> _REQUEST_:
For this exercise, write out exactly, and only, the lines running from the line that contains "with Locations(spot * Location((pivot + 44, 0, PEDAL_Z" through the line that contains "if empty is".

Records with modeling code:
========

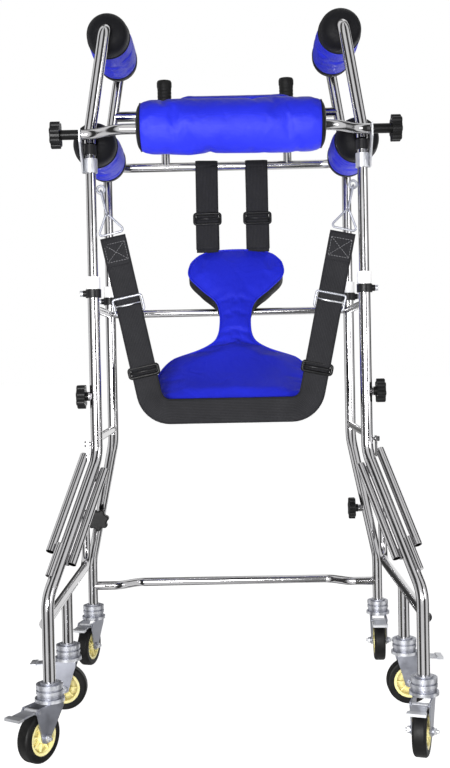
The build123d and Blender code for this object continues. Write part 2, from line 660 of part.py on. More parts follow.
# ---- rear bar -----------------------------------------------------------------------
with BuildPart() as rear_bar:
    tube(
        [
            (-REAR_BAR_END_X, REAR_BAR_END_Y, REAR_BAR_Z),
            (-240, REAR_BAR_END_Y, REAR_BAR_Z),
            (-197, REAR_BAR_MID_Y, REAR_BAR_Z),
            (197, REAR_BAR_MID_Y, REAR_BAR_Z),
            (240, REAR_BAR_END_Y, REAR_BAR_Z),
            (REAR_BAR_END_X, REAR_BAR_END_Y, REAR_BAR_Z),
        ],
        45.0, BAR_R, BAR_BORE,
    )
    for side in (-1, 1):
        rod((side * (REAR_BAR_END_X - 4), REAR_BAR_END_Y, REAR_BAR_Z),
            (side * REAR_BAR_END_X, REAR_BAR_END_Y, REAR_BAR_Z), BAR_R)
        rod((side * (REAR_BAR_END_X - 5), REAR_BAR_END_Y, REAR_BAR_Z),
            (side * REAR_BAR_END_X, REAR_BAR_END_Y, REAR_BAR_Z), STUD_HOLE_R, Mode.SUBTRACT)
save(rear_bar.part, "rear_bar")

REAR_ROLL_R = 50.0
REAR_ROLL_HALF = 171.5
roll_ends = [REAR_ROLL_SHIFT - REAR_ROLL_HALF, REAR_ROLL_SHIFT + REAR_ROLL_HALF]
with BuildPart() as rear_roll:
    rod((roll_ends[0], REAR_BAR_MID_Y, REAR_BAR_Z + 2), (roll_ends[1], REAR_BAR_MID_Y, REAR_BAR_Z + 2),
        REAR_ROLL_R)
    rod((roll_ends[0], REAR_BAR_MID_Y, REAR_BAR_Z), (roll_ends[1], REAR_BAR_MID_Y, REAR_BAR_Z),
        BAR_R + 0.2, Mode.SUBTRACT)
save(rear_roll.part, "rear_roll")


# ---- clamp knobs --------------------------------------------------------------------
LOBES = 7


def star_knob(name, base, way, stud, neck, head_r, head_t):
    """A plum-blossom knob: a stud behind its base point, a flared neck and a lobed head."""
    way = Vector(way)
    neck_end = Vector(base) + way * neck
    with BuildPart() as knob:
        rod(Vector(base) - way * stud, Vector(base) + way * 3, STUD_R)
        rod(base, neck_end, head_r * 0.36)
        with BuildSketch(Plane(origin=neck_end, z_dir=way)) as face:
            Circle(head_r * 0.82)
            with PolarLocations(head_r * 0.74, LOBES):
                Circle(head_r * 0.26)
        extrude(to_extrude=face.sketch, amount=head_t)
        outer_face = knob.faces().sort_by(Axis(base, way))[-1]
        fillet(outer_face.edges(), 2.5)
    save(knob.part, name)


for name, side in SIDES.items():
    star_knob(f"{name}_bar_knob", (side * (FLANGE_OUT + PLATE_T + 0.4), REAR_BAR_END_Y, REAR_BAR_Z),
              (side, 0, 0), 20.0, 34.0, 25.0, 18.0)
    star_knob(f"{name}_height_knob", (side * (BOSS_TIP + 0.4), REAR_Y, HEIGHT_KNOB_Z),
              (side, 0, 0), BOSS_TIP - UPRIGHT_X - INNER_R, 5.5, 23.0, 16.0)
    way = Vector(LOWER_KNOB_WAY[name])
    base = Vector(on_front_slope(LOWER_KNOB_Z[name], side)) + way * (LOWER_BOSS + 0.4)
    star_knob(f"{name}_lower_knob", base, way, 5.0, 6.0, 24.0, 14.0)


# ---- pull pins ----------------------------------------------------------------------
for x, y, side in UPRIGHTS:
    end = "rear" if y < MID_Y else "front"
    hand = "left" if side < 0 else "right"
    with BuildPart() as pull_pin:
        rod((x + side * (INNER_R + 0.4), y, PIN_Z), (x + side * 21.0, y, PIN_Z), 3.4)
        rod((x + side * (COLLAR_BOSS + 0.5), y, PIN_Z), (x + side * 25.0, y, PIN_Z), 5.5)
    save(pull_pin.part, f"{end}_{hand}_pull_pin")


# ---- casters ------------------------------------------------------------------------
AXLE_R = 4.0
CHEEK_IN = 15.0
CHEEK_OUT = 17.5
HUB_R = 31.0
FORK_TOP = 98.0
PIVOT_R = 3.0
PEDAL_TILT = 3.0


def across(spot, x, z, half, radius, mode=Mode.ADD):
    """Add or cut a cylinder across a caster at a place along its trail and height."""
    with Locations(spot * Location((x, 0, z), (90, 0, 0))):
        Cylinder(radius, 2 * half, mode=mode)


def caster(name, x, y, heading, trail):
    """Make the four pieces of one caster."""
    spot = Location((x, y, 0), (0, 0, heading))
    pivot = trail + PEDAL_BACK
    cheek_outline = [
        (-16, FORK_TOP), (pivot + 4, FORK_TOP), (pivot + 8, 92), (pivot + 4, 86),
        (trail + 9, 38), (trail, 34), (trail - 9, 38), (-16, 88),
    ]

    with BuildPart() as fork:
        for face_y in (-CHEEK_OUT, CHEEK_IN):
            cheek_plane = Plane(spot * Location((0, face_y, 0), (90, 0, 0)))
            with BuildSketch(cheek_plane) as cheek:
                with BuildLine():
                    Polyline(*cheek_outline, close=True)
                make_face()
            extrude(to_extrude=cheek.sketch, amount=-(CHEEK_OUT - CHEEK_IN))
        with Locations(spot * Location((0, 0, FORK_TOP - 1.5))):
            Box(32, 2 * CHEEK_OUT, 3)
        with Locations(spot):
            with Locations((0, 0, FORK_TOP + 3)):
                Cylinder(26, 6)
            with Locations((0, 0, FORK_TOP + 8)):
                Cylinder(22, 4.2)
            with Locations((0, 0, FORK_TOP + 35)):
                Cylinder(5.5, 55)
        across(spot, trail, WHEEL_R, 20.5, AXLE_R)
        for half_side in (-1, 1):
            with Locations(spot * Location((trail, half_side * 19, WHEEL_R), (90, 0, 0))):
                Cylinder(7.0, 3.2)
        across(spot, pivot, PEDAL_Z, CHEEK_OUT + 1, PIVOT_R)
    save(fork.part, f"{name}_fork")

    axle = Plane(spot * Location((trail, 0, WHEEL_R)))
    with BuildPart() as hub:
        with BuildSketch(axle) as half:
            with BuildLine():
                Polyline(
                    (AXLE_R + 0.06, -13), (9, -13), (11, -5), (24, -4), (26, -11), (HUB_R, -11.5),
                    (HUB_R, 11.5), (26, 11), (24, 4), (11, 5), (9, 13), (AXLE_R + 0.06, 13),
                    close=True,
                )
            make_face()
        revolve(profiles=half.sketch, axis=Axis(axle.origin, axle.y_dir))
    save(hub.part, f"{name}_hub")

    with BuildPart() as tyre:
        across(spot, trail, WHEEL_R, 12.0, WHEEL_R)
        fillet(tyre.edges(), 5.0)
        across(spot, trail, WHEEL_R, 13.0, HUB_R + 0.03, Mode.SUBTRACT)
    save(tyre.part, f"{name}_tyre")

    with BuildPart() as pedal:
        across(spot, pivot, PEDAL_Z, 13.5, 5.0)
        with Locations(spot * Location((pivot + 25, 0, PEDAL_Z - 0.5), (0, PEDAL_TILT, 0))):
            Box(50, 27, 3)
        with Locations(spot * Location((pivot + 44, 0, PEDAL_Z - 1), (0, PEDAL_TILT, 0))):
            Box(12, 33, 5)
        across(spot, pivot, PEDAL_Z, 14, PIVOT_R + 0.06, Mode.SUBTRACT)
    save(pedal.part, f"{name}_pedal")


for name, (x, y, heading, trail) in CASTERS.items():
    caster(name, x, y, heading, trail)
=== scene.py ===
import json
import random
from math import cos, pi, radians, sin, sqrt, tan

import bmesh
import bpy
from mathutils import Matrix, Vector


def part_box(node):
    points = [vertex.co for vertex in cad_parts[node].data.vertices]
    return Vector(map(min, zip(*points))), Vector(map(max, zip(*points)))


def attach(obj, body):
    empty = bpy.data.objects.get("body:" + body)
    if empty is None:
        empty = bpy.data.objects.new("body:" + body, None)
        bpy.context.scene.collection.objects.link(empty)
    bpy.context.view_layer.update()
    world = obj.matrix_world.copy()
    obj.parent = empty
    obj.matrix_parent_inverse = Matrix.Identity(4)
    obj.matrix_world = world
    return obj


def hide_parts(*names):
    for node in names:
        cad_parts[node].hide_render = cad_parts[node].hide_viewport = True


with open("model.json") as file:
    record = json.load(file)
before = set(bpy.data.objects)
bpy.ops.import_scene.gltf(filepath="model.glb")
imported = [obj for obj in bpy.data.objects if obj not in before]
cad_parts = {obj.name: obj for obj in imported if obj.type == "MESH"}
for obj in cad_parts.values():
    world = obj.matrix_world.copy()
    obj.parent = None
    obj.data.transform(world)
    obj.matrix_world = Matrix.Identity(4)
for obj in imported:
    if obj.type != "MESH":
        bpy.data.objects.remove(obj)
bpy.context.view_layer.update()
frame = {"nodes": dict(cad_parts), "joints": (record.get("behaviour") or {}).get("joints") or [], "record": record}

# ---- positions taken from the CAD frame ----------------------------------------------
tubes_low, tubes_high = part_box("inner_tubes")
TUBE_R = 0.0095
REAR_Y = tubes_low[1] + TUBE_R
FRONT_Y = tubes_high[1] - TUBE_R
MID_Y = (REAR_Y + FRONT_Y) / 2


# ---- materials -----------------------------------------------------------------------
WAVE_TURN = 0.314159               # a wave texture's scale times the length of one wave


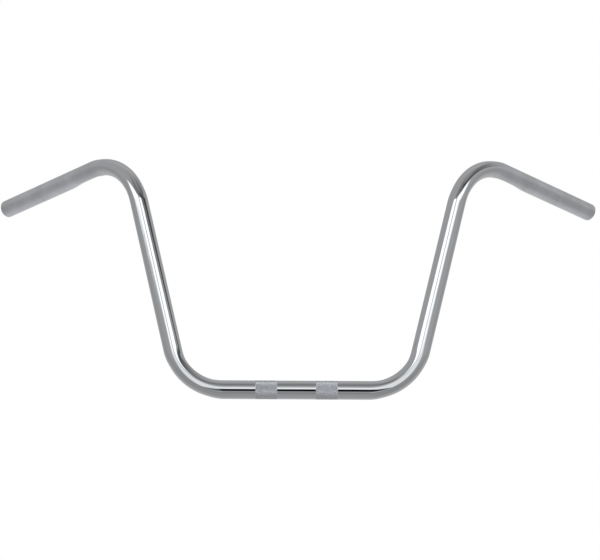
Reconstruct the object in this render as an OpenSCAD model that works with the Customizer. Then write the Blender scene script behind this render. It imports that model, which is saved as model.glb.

========

> _ANSWER BELOW_:
        with Locations(spot * Location((pivot + 44, 0, PEDAL_Z - 1), (0, PEDAL_TILT, 0))):
            Box(12, 33, 5)
        across(spot, pivot, PEDAL_Z, 14, PIVOT_R + 0.06, Mode.SUBTRACT)
    save(pedal.part, f"{name}_pedal")


for name, (x, y, heading, trail) in CASTERS.items():
    caster(name, x, y, heading, trail)
=== scene.py ===
import json
import random
from math import cos, pi, radians, sin, sqrt, tan

import bmesh
import bpy
from mathutils import Matrix, Vector


def part_box(node):
    points = [vertex.co for vertex in cad_parts[node].data.vertices]
    return Vector(map(min, zip(*points))), Vector(map(max, zip(*points)))


def attach(obj, body):
    empty = bpy.data.objects.get("body:" + body)
    if empty is None:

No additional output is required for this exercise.